#### Problem to work on:
Keep to the lines between the one holding "hinge_bushings();" and the one holding "bpy.context.scene.collection.objects.link(rigid_bodies[body])", inclusive, and write them out exactly.
..............................
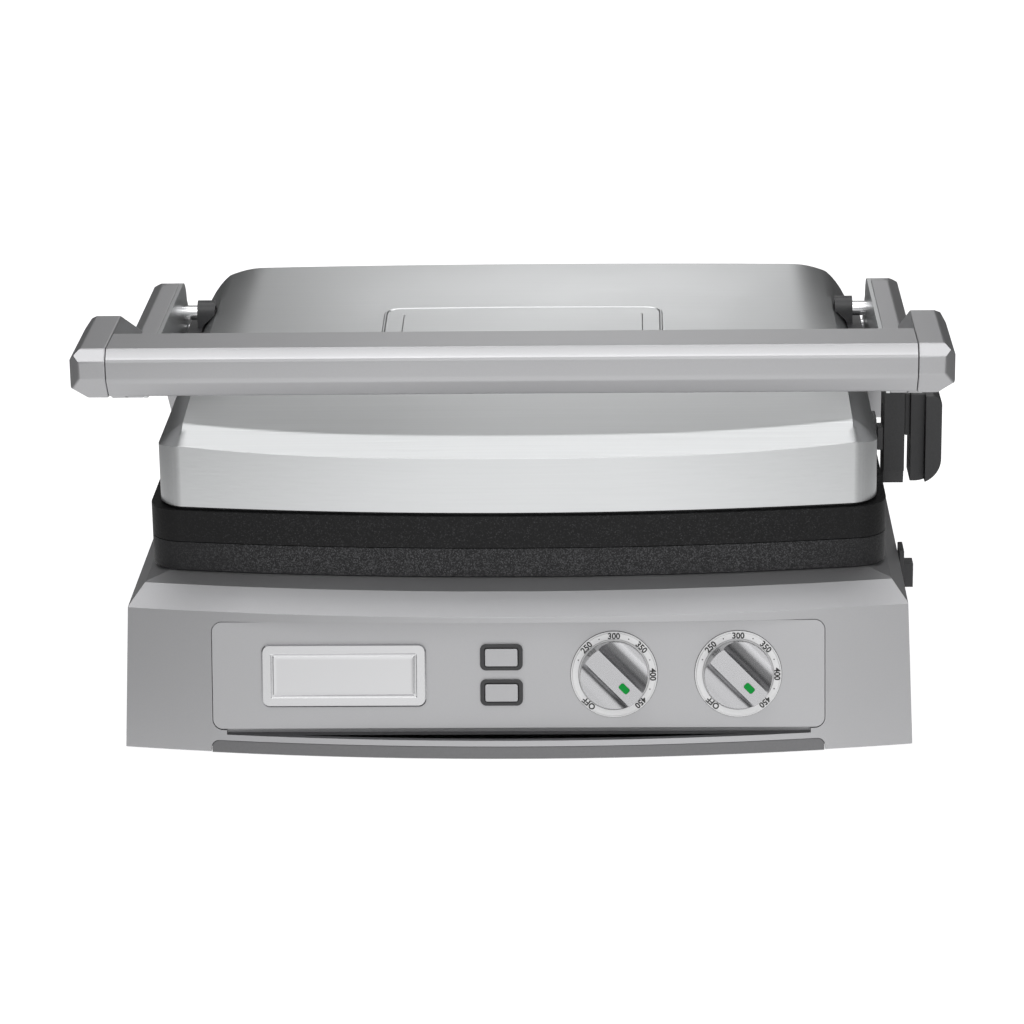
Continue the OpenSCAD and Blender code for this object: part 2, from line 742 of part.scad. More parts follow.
module handle_screws() placed() color(bright) both_sides() {
    rod_x(192, 211.2, -168, 204, 2.25);
    difference() {
        rod_x(211.1, 214, -168, 204, 4.5);
        rod_x(212.4, 215, -168, 204, 2);
    }
    // Threaded block held in the end of the bar
    translate([bar_half - 12, -179, 197.5]) difference() {
        cube([12, 24, 14.5]);
        translate([-1, 11, 6.5]) rotate([0, 90, 0]) cylinder(r = 2.25, h = 20);
    }
}

module pivot_pins() placed() color(bright) both_sides() rod_x(176.6, 199.5, pivot_y, pivot_z, pivot_pin_r);

// ---------------------------------------------------------------- height stop and release lever

module stop_housing() placed() color(dark) difference() {
    translate([194, lever_y - 14, stop_low]) cube([11, 28, 164.5 - stop_low]);
    // Hollow for the spring
    translate([196, lever_y - 11, 96]) cube([7, 22, 60]);
    rod_x(190, 207, lever_y, lever_z, 2.5);
    translate([192, lever_y - 18, 80]) rotate([20, 0, 0]) cube([20, 12, 14]);
}

module lever_pin() placed() color(bright) {
    rod_x(194.2, 216, lever_y, lever_z, 2.5);
}

module release_lever() placed() color(dark) difference() {
    shell_in = lever_in + 7.6;
    union() {
        // Bridge to the housing
        translate([205.4, lever_y - 9, 115]) cube([4, 18, 23]);
        // Thin inner web and the outer shell, under one large lower corner
        intersection() {
            union() {
                translate([lever_in, lever_y - 12, lever_low]) cube([shell_in - lever_in + 0.1, 24, 48.5]);
                translate([shell_in, lever_y - 18, lever_low]) cube([lever_out - shell_in, 33, 49]);
            }
            translate([0, 50, 0]) rotate([90, 0, 0]) linear_extrude(100) union() {
                translate([lever_out - 14, lever_low + 14]) circle(r = 14);
                translate([lever_out - 5, lever_low + 44]) circle(r = 5);
                translate([lever_in - 5, lever_low + 14]) square([lever_out - lever_in + 5, 30]);
                translate([lever_in - 5, lever_low]) square([lever_out - lever_in - 9, 20]);
                translate([lever_in - 5, lever_low + 30]) square([lever_out - lever_in, 19]);
            }
        }
    }
    rod_x(204, 216.5, lever_y, lever_z, 2.5 + pin_play);
}

module lever_spring() placed() color(bright)
    translate([199.5, lever_y, 99]) spring(2.6, 0.5, 24, 9);

// ---------------------------------------------------------------- lid

// Height of the lid's top, s from 0 at the brow to 1 at the back
function lid_rise(s) = lid_brow_z + (lid_top_z - lid_brow_z) * (1 - pow(1 - s, 1.5));

// Section of the lid's side: half width, height, and how far the steel's inside drops below it
lid_side = [
    [lid_half_w + 0.5, 80, 0], [lid_half_w, 145, 0], [lid_half_w - 1.6, 151, 0.1],
    [lid_half_w - 7.8, 165.7, 0.3], [lid_half_w - 15.8, 174, 0.6], [lid_half_w - 23.7, 178.2, 0.9],
    [lid_half_w - 36, 181, 1]
];

module lid_form(t, z0) {
    brow_run = 19;
    steps = 8;
    depth = lid_back - lid_front - brow_run;
    front_slope = 27.5;
    // Wall, bright slope and crowned top, turned about the middle of the bow
    top = [for (i = [0:steps + 1])
        [bow_r - brow_run - depth * i / steps - t * 0.6, lid_rise(min(i / steps, 1)) - t]];
    intersection() {
        translate([0, 0, z0]) linear_extrude(100)
            bowed_plan(lid_half_w - t, lid_front + t, lid_back - t, 18 - t);
        translate([0, lid_front + bow_r, 0]) rotate([0, 0, 250])
            rotate_extrude(angle = 40, $fn = bow_fn * 2)
                polygon(concat(
                    [[bow_r - t, 90], [bow_r - t, lid_wall_z - t * 0.6]], top,
                    [[700, top[steps][1]], [700, 90]]));
        // Side wall that rolls over into the top
        translate([0, 150, 0]) rotate([90, 0, 0]) linear_extrude(320) polygon(concat(
            [for (p = lid_side) [p[0] - t, p[1] - t * p[2]]],
            [for (i = [len(lid_side) - 1:-1:0]) [t - lid_side[i][0], lid_side[i][1] - t * lid_side[i][2]]]
        ));
        // Flatter slopes that run out at the front corners
        translate([0, lid_front + 19, 146]) rotate([5.9, 0, 0]) translate([0, 300, 0])
            rotate([90, 0, 0]) linear_extrude(400) polygon([
                [lid_half_w + 1 - t, -80], [lid_half_w + 1 - t, -t],
                [lid_half_w + 1 - 60 - t, 60 * tan(front_slope) - t * 0.9],
                [-lid_half_w - 1 + 60 + t, 60 * tan(front_slope) - t * 0.9],
                [-lid_half_w - 1 + t, -t], [-lid_half_w - 1 + t, -80]
            ]);
    }
}

module lid_cover() placed() color(steel) difference() {
    union() {
        difference() {
            lid_form(0, lid_z);
            lid_form(lid_t, lid_z - 20);
        }
        // Blank raised field with a border
        difference() {
            intersection() {
                lid_form(-0.7, lid_z);
                translate([0, 12, 130]) linear_extrude(80) round_rect(152, 65, 7);
            }
            lid_form(lid_t - 0.2, lid_z - 20);
        }
    }
    // Screw holes for the pivot brackets
    for (y = [-13, 13]) both_sides() rod_x(160, 190, pivot_y + y, 158, 1.6);
    rod_x(170, 190, button_y, upper_button_z, 3.9);
}

module lid_frame() placed() color(coated) difference() {
    bowed_slab(lid_half_w - lid_t - 0.5, lid_front + lid_t + 0.5, lid_back - lid_t - 0.5, 15,
        meet_z + gap + upper_rim - 0.2, lid_z + 10);
    bowed_slab(lid_half_w - 12, lid_front + 12, lid_back - 12, 10, 100, lid_z + 20);
}

module pivot_brackets() placed() color(dark) both_sides() difference() {
    union() {
        rod_x(170, 179.5, pivot_y, pivot_z, 6.8);
        translate([170, pivot_y - 6.8, 148]) cube([9.5, 13.6, 23]);
        translate([170, pivot_y - 18, 151]) cube([14.6, 36, 13]);
    }
    lid_form(-0.05, 110);
    rod_x(165, 200, pivot_y, pivot_z, pivot_pin_r + pin_play);
    for (y = [-13, 13]) rod_x(165, 200, pivot_y + y, 158, 1.5);
}

module bracket_screws() placed() color(bright) both_sides()
    for (y = [-13, 13]) {
        rod_x(172, 184.8, pivot_y + y, 158, 1.45);
        difference() {
            rod_x(184.7, 186.6, pivot_y + y, 158, 3);
            translate([186, pivot_y + y - 4, 157.6]) cube([2, 8, 0.8]);
        }
    }

module upper_heat_shield() placed() color(sheet) translate([0, 0, 2 * (lid_z + 6)]) mirror([0, 0, 1])
    heat_shield(lid_half_w - 14, lid_front + 14, lid_back - 14, lid_z - 6, lid_z + 10, 1.2);

module upper_heating_element() placed() color(dark) translate([0, 12, 0])
    heating_element(lid_z + 3, -7);

module upper_plate_clips() placed() color(bright)
    for (y = [-40, 80]) translate([0, y, 0]) both_sides()
        translate([0, 0, 250]) mirror([0, 0, 1]) plate_clip(161, 116.8, 137);

module upper_grill_plate() placed() color(coated)
    translate([0, 0, meet_z + 0.2 + upper_rim]) mirror([0, 0, 1]) grill_plate(upper_rim);

module upper_button_bezel() placed() color(dark) difference() {
    translate([lid_half_w + 0.1, button_y - 8, 127]) cube([2, 16, 17.6]);
    translate([180, button_y - 5.4, 120]) cube([20, 10.8, 19.4]);
}

module upper_plate_button() placed() color(dark) {
    difference() {
        rod_x(173.5, 187.5, button_y, upper_button_z, 3.6);
        rod_x(172, 178, button_y, upper_button_z, 2.8);
    }
    translate([186.4, button_y - 5, 127]) cube([2.8, 10, 12]);
}

module upper_button_spring() placed() color(bright)
    translate([171, button_y, upper_button_z]) rotate([0, 90, 0]) spring(2, 0.4, 5, 5);

// ---------------------------------------------------------------- pieces

base_housing();
bottom_pan();
rubber_feet();
pan_screws();
control_panel();
name_plate();
sear_bezels();
lower_dial_ring();
upper_dial_ring();
lower_dial_knob();
upper_dial_knob();
lower_dial_lens();
upper_dial_lens();
lower_sear_button();
upper_sear_button();
control_board();
sear_switches();
lower_thermostat();
upper_thermostat();
lower_heat_shield();
lower_heating_element();
lower_plate_clips();
lower_grill_plate();
lower_button_bezel();
lower_plate_button();
lower_button_spring();
tray_guides();
drip_tray();
cord_gland();
terminal_block();
hinge_brackets();
hinge_pins();
hinge_bushings();
left_arm();
right_arm();
left_arm_cover();
right_arm_cover();
handle_bar();
handle_screws();
pivot_pins();
stop_housing();
lever_pin();
release_lever();
lever_spring();
lid_cover();
lid_frame();
pivot_brackets();
bracket_screws();
upper_heat_shield();
upper_heating_element();
upper_plate_clips();
upper_grill_plate();
upper_button_bezel();
upper_plate_button();
upper_button_spring();
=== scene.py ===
# %% [markdown]
# # An electric indoor grill with a lid
# The object is a countertop contact grill: a bowed base with two dials, a ribbed plate, and an upper
# plate under a steel lid that two arms and a full-width handle bar carry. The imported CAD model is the
# fixed frame, so every piece made here is placed by the frame's own millimetres.

# %% Load the frame
import json
from math import cos, radians, sin, sqrt, tan

import bmesh
import bpy
from mathutils import Matrix, Vector

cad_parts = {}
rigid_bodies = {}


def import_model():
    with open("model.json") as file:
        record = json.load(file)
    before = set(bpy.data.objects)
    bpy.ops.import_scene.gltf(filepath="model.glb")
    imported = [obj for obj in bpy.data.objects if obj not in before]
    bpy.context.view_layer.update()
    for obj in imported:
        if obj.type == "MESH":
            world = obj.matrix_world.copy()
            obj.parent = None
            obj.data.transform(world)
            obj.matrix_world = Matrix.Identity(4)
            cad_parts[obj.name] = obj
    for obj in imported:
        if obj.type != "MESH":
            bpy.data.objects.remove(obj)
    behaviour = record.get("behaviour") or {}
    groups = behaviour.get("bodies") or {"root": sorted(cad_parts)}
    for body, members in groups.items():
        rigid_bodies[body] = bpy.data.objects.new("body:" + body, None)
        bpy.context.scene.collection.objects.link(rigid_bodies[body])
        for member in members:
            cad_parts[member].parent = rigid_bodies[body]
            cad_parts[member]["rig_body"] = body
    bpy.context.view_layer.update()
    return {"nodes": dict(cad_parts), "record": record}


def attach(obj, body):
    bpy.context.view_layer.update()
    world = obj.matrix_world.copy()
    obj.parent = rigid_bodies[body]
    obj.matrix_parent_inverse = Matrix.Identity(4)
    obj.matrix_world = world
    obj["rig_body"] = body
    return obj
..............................
#### Full output:
hinge_bushings();
left_arm();
right_arm();
left_arm_cover();
right_arm_cover();
handle_bar();
handle_screws();
pivot_pins();
stop_housing();
lever_pin();
release_lever();
lever_spring();
lid_cover();
lid_frame();
pivot_brackets();
bracket_screws();
upper_heat_shield();
upper_heating_element();
upper_plate_clips();
upper_grill_plate();
upper_button_bezel();
upper_plate_button();
upper_button_spring();
=== scene.py ===
# %% [markdown]
# # An electric indoor grill with a lid
# The object is a countertop contact grill: a bowed base with two dials, a ribbed plate, and an upper
# plate under a steel lid that two arms and a full-width handle bar carry. The imported CAD model is the
# fixed frame, so every piece made here is placed by the frame's own millimetres.

# %% Load the frame
import json
from math import cos, radians, sin, sqrt, tan

import bmesh
import bpy
from mathutils import Matrix, Vector

cad_parts = {}
rigid_bodies = {}


def import_model():
    with open("model.json") as file:
        record = json.load(file)
    before = set(bpy.data.objects)
    bpy.ops.import_scene.gltf(filepath="model.glb")
    imported = [obj for obj in bpy.data.objects if obj not in before]
    bpy.context.view_layer.update()
    for obj in imported:
        if obj.type == "MESH":
            world = obj.matrix_world.copy()
            obj.parent = None
            obj.data.transform(world)
            obj.matrix_world = Matrix.Identity(4)
            cad_parts[obj.name] = obj
    for obj in imported:
        if obj.type != "MESH":
            bpy.data.objects.remove(obj)
    behaviour = record.get("behaviour") or {}
    groups = behaviour.get("bodies") or {"root": sorted(cad_parts)}
    for body, members in groups.items():
        rigid_bodies[body] = bpy.data.objects.new("body:" + body, None)
        bpy.context.scene.collection.objects.link(rigid_bodies[body])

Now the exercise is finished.